The underlying question involved here was so close that we deem it proper to make some special observations in regard to it. The appellant’s petition for rehearing is based on the proposition that the court did not consider properly the matter of anticipation; but the opinion of the District Court in this case took up the matter of anticipation broadly, and so broadly as to cover every allegation of the appellant in reference thereto. It disposed of the proposition that it could not be properly said that in this case the patentee had taken some “fabric of the prior art, and merely put it into use as a drier-felt, without change in structure, object, function or result”; and, therefore, the District Court held that the adaption to the present use involved invention. This opinion, and the propositions contained in it, were before this court; and all the parties in interest had full opportunity to discuss the same and to have their day in reference thereto.
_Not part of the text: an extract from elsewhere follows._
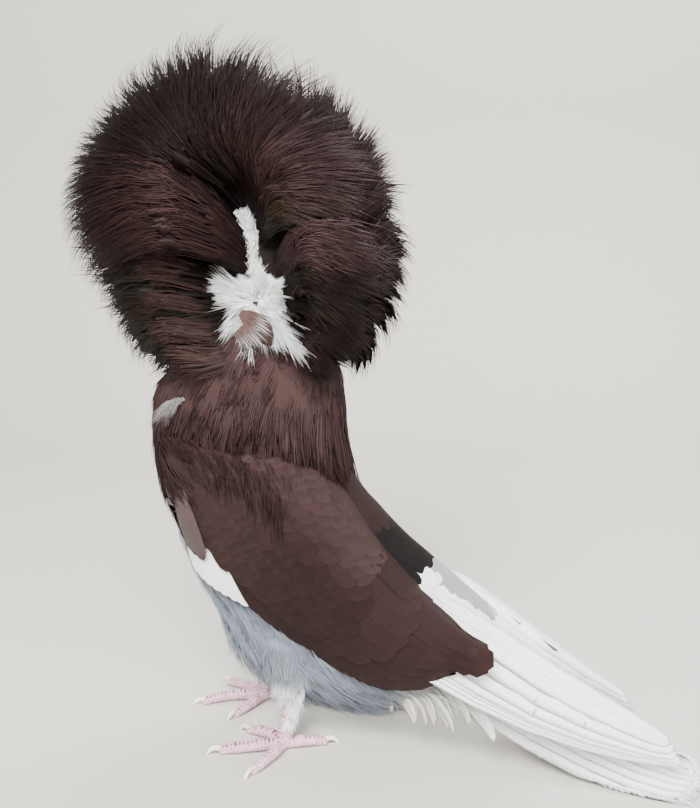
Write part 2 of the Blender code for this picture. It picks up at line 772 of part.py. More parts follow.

It seems to us that our opinion passed, down on May 20, 1914, fully covered these propositions, and that, therefore, everything which the *595appellant seeks to present on a rehearing has been fully anticipated. All cases of this character are close, as is well known, and as will be seen by the array of authorities pro and con given in" Walker on Patents (4th Ed.) under sections 26, 37, and 180, where it is said there are more than 40 authoritative decisions, to which may be added the striking case of the Cash Register Co., 156 U. S. 502, 15 Sup. Ct. 434, 39 L. Ed. 511, and Mr. Renwick’s section 13 in his work on Patentable Invention. We can therefore see nothing to be gained by renewing the matter as requested by the appellant.
Ordered: 'The petition for rehearing, filed by the appellant on August 1, 1914, is denied, and mandate will issue forthwith.